Taping and bootlegging are two different practices, of course. Despite the band’s efforts to keep they stray microphones out of the audience, a tremendous amount of the band’s concert life has been taped and shared. And beyond bootlegging, most of these are now available in various corners of the web and in trading circles, available for nothing more than bandwidth.

The first time I came across this Fillmore West show was actually as a bootleg purchase: $5 for a 90 minute cassette at a flea market in Raynham, Mass., and the quality was okay. Nothing spectacular, for sure, but it felt good to have a little piece of history in my collection, wrapped in a plain white sleeve with the setlist photocopied several times over and dubbed who-knows-how-many generations down.

The next time was back in one of these friendlier circles online, and the quality was a tremendous upgrade to the tape I’d kept in reserve on my shelf.
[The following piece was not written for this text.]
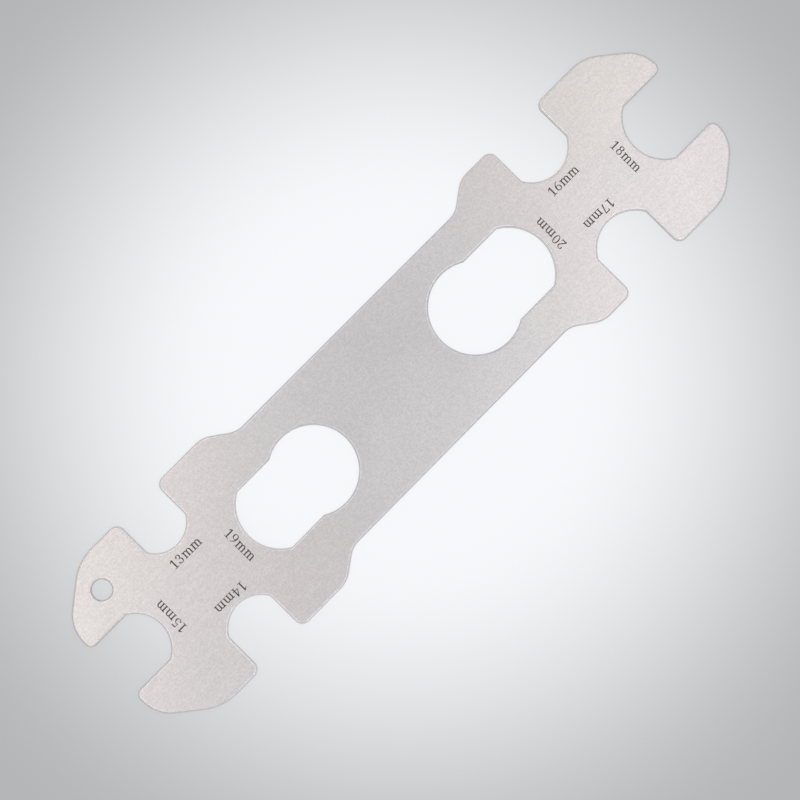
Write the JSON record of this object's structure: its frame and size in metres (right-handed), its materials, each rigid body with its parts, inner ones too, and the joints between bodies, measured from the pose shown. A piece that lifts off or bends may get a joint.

Except for a few dropouts patched with an audience recording, it sounds like it was mostly made off the soundboard, and it captures just about every furious, ridiculous note of this show.

It starts with the quick, familiar roar of “Train Kept A-Rollin’,” a holdover from Jimmy Page’s days in the Yardbirds, and where the song ran with the steady pace of a muscle car in that late band’s days, now it’s a tank, pounding and screaming down the road. The only thing that slows it is the band’s own move into the blues on “I Can’t Quit You Baby,” which shows the first signs of a young Robert Plant’s mammoth vocal range, bringing in elements of Janis Joplin and Howlin Wolf as he flattens the crowd.

That mix of blues and furious rock and roll introduces the crowd to Zeppelin’s distinct version of “heavy” music, which took what Cream and Jimi Hendrix were doing and dialed up the bass. All the crowd likely had to go on was the band’s self-titled first album, which had been released three months prior, and the rumors that this band of young Englishmen were bulldozing the crowd every night, in some cases forcing the headliners to retreat back to the dressing room rather than follow their primal display.

That shock and awe element is on full display here. The band plays most of that debut album, along with medleys of early rock and blues and early hints to their next album — “The Lemon Song” and “Pat’s Delight,” an early version of “Moby Dick,” would find their way onto Led Zeppelin II before the end of the year.

But even for the familiar, very little of the set was standard. The band stretches out, pushing “How Many More Times” past 20 minutes and incorporating early bits of “Whole Lotta Love,” while a furious medley centered on “As Long As I Have You” runs nearly as long. Page blends the Yardbirds’ “White Summer” with the band’s “Black Mountain Side” before eventually closing with the bowed guitar antics of “Dazed and Confused” — it’s just past 13 minutes here, but it would stretch to more than half an hour in just a couple of years.

With that final crash and some polite parting words from Plant, Led Zeppelin left the Fillmore and San Francisco, leaving a tale of aural destruction in their wake that would foreshadow even bigger crowds upon their return.

The tapes helped, too, of course. Despite all the band’s work, there wasn’t much hope in keeping taping out of the Fillmore West, and documents like this helped spread the band’s reputation, feeding the most ardent fans in between records and converting the skeptical into believers. And 45 years later, it’s still here as an important reminder to how great this band was, even in their earliest incarnation.

They’d get better still, in the studio and on stage. The loose, primal aspect of their music was never quite as raw as it was in their earliest days, though, and it’s captured in the recordings, made on the sly and out of sight from Zeppelin’s bruising security to be copied, sold and eventually released into the wild.